Казалось бы, существует множество разумных обстоятельств, препятствующих единению управляющих и управляемых вокруг этой даты. Позорные — и это спустя 65 лет после победы — программы наделения ветеранов-победителей жильем, при том что в странах побежденных такой проблемы не было уже спустя несколько лет после войны. То есть управляющие и управляемые живут в двух практически разных Россиях. Начало войны на стороне агрессора, а именно: оккупация Польши и Прибалтики. Перелицовка беспощадной кровопролитной войны, в которой советская армия показала себя силой, способной побеждать исключительно числом, а никак не умением, в некий ратный подвиг чистого и светлого, как сон ребенка, советского солдата, не знавшего, что такое мародерство, насилие и жестокость. То есть превращение обыкновенного, реального солдата в былинного чудо-богатыря. И трансформация долгожданной победы в порабощение освобожденных от немецкого нацизма государств Восточной Европы, что до сих является причиной размежевания, а не единения с большинством европейских стран.
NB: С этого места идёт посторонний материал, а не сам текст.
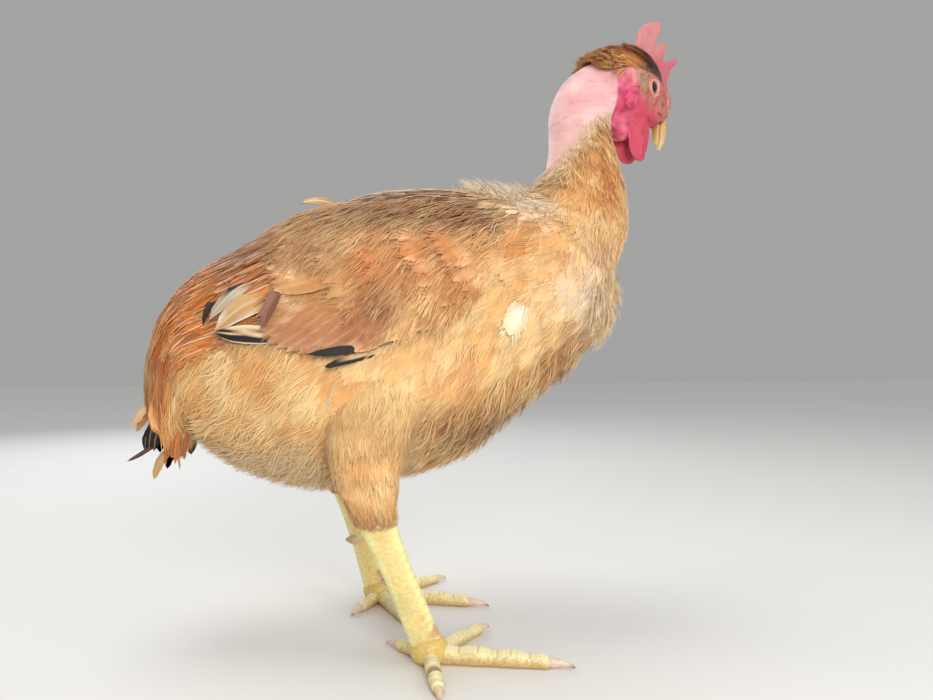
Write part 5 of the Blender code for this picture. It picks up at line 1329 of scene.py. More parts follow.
def feathers(form, s, angle, length, half, lifts, seed, barbs, swing, light, rim,
             hue, long):
    """Whole feathers: a broad blade for each, and barbs that start on the blade, lean out and pass its rim."""
    chance = np.random.default_rng(seed)
    n = len(s)
    last = len(form.rows) - 1
    reach = np.broadcast_to(np.asarray(length, float), (n,)) * chance.uniform(0.85, 1.15, n)
    reach = np.minimum(reach, (last - 0.1 - s) * form.pace(np.minimum(s + 1, last - 1), angle)[0])
    turn = fall(form, s, angle)
    drift, top = chance.normal(0, swing, n) + reach * np.sin(turn), lifts[1] + chance.uniform(-0.3, 0.45, n)
    reach = reach * np.cos(turn)
    path, normal = lay(form, s, angle, reach, drift, lifts[0], top, LEAF[:, 0])
    tone = coat_colours(form.bare(np.minimum(s + 0.4, last), angle), s, wrapped(angle))
    tone = varied(tone, chance.normal(0, hue, n))
    tone = tone * chance.uniform(*light, (n, 1))
    pale = blend(tone, paint(255, 230, 180), rim * chance.uniform(0.2, 1.0, n))
    half = half * chance.uniform(0.85, 1.15, n)
    place = on_unwrap(s, angle, last)
    blades = vanes(path, normal, half, LEAF, tone, blend(tone, pale, 0.25), 0.25 * (chance.random(n) > 0.8), place,
                   ragged=0.1, seed=seed, tilt=chance.normal(0, 0.04,
                                                             n), columns=5, camber=0.10, curve=0.12, trust=0.88,
                   thick=0.2)
    i = np.repeat(np.arange(n), barbs)
    part = 0.95 * chance.random(len(i)) ** 0.75
    lean = chance.choice([-1.0, 1.0], len(i)) * chance.uniform(0.25, 1.0, len(i))
    pace_s, pace_a = form.pace(s, angle)
    halfway, _ = form.pace(np.clip(s + 0.5 * reach / pace_s, 0, last - 0.2), angle)
    start_s = s[i] + (reach / (0.4 * pace_s + 0.6 * halfway))[i] * part
    _, about = form.pace(np.minimum(start_s, last), angle[i])
    out = lean * 0.75 * half[i] * np.interp(part, LEAF[:, 0], LEAF[:, 1])
    start_a = angle[i] + (drift / pace_a)[i] * part ** 1.4 + out / about
    span = long * chance.uniform(0.7, 1.3, len(i)) * (1 - 0.35 * part)
    at = lifts[0] + (top[i] - lifts[0]) * np.minimum(1, 1.25 * part)
    way = turn[i] * (1 + 0.3 * part) + 0.42 * lean
    path, normal = lay(form, start_s, start_a, span * np.cos(way), span * np.sin(way), at - 0.1,
                       at + chance.uniform(0.1, 0.9, len(i)), BARB[:, 0], bend=1.1)
    edge = np.clip(0.35 * np.abs(lean) + 0.75 * part ** 1.5, 0, 1)
    inner = blend(tone[i], pale[i], 0.8 * edge) * chance.uniform(0.98, 1.02, (len(i), 1))
    outer = blend(inner, pale[i] * 1.03, 0.5 + 0 * part)
    return [blades, vanes(path, normal, 0.42 * chance.uniform(0.7, 1.3, len(i)), BARB, inner, outer, 0.0, place[i],
                          thick=0.16,
                          camber=0.1, seed=seed, curve=0.4)]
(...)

Российской власти традиционно выгодно отделять находящийся под ее управлением социум ото всех, настаивать на исключительности России, ее истории, культуры, ибо только таким образом можно стереть реальные социальные отличия между приватизировавшей страну посткоммунистической элитой и остальным населением. Символика праздника является волшебным экраном, ширмой, защищающей слой управленцев от упреков, безответных вопросов и гнева управляемых. И только перевод стрелки упреков — с отечественной элиты на внешние, абстрактно враждебные силы дает возможность тянуть эту ширму за собой постоянно, с начала подготовки к празднику, к его обсуждению и проведению, а потом к кропотливому отслеживанию всех идеологических и спасительных брызг и рукотворных всполохов. То есть превращению праздника в своеобразный гидравлический пресс, способный где надо давление поднять, где надо опустить.

Конечно, вслед за поэтом можно было бы сказать: «Вот, вы все тужитесь наружу, а надо б тужиться вовнутрь». Но власти не выгодно тужиться вовнутрь, зачем, лучше праздновать День победы.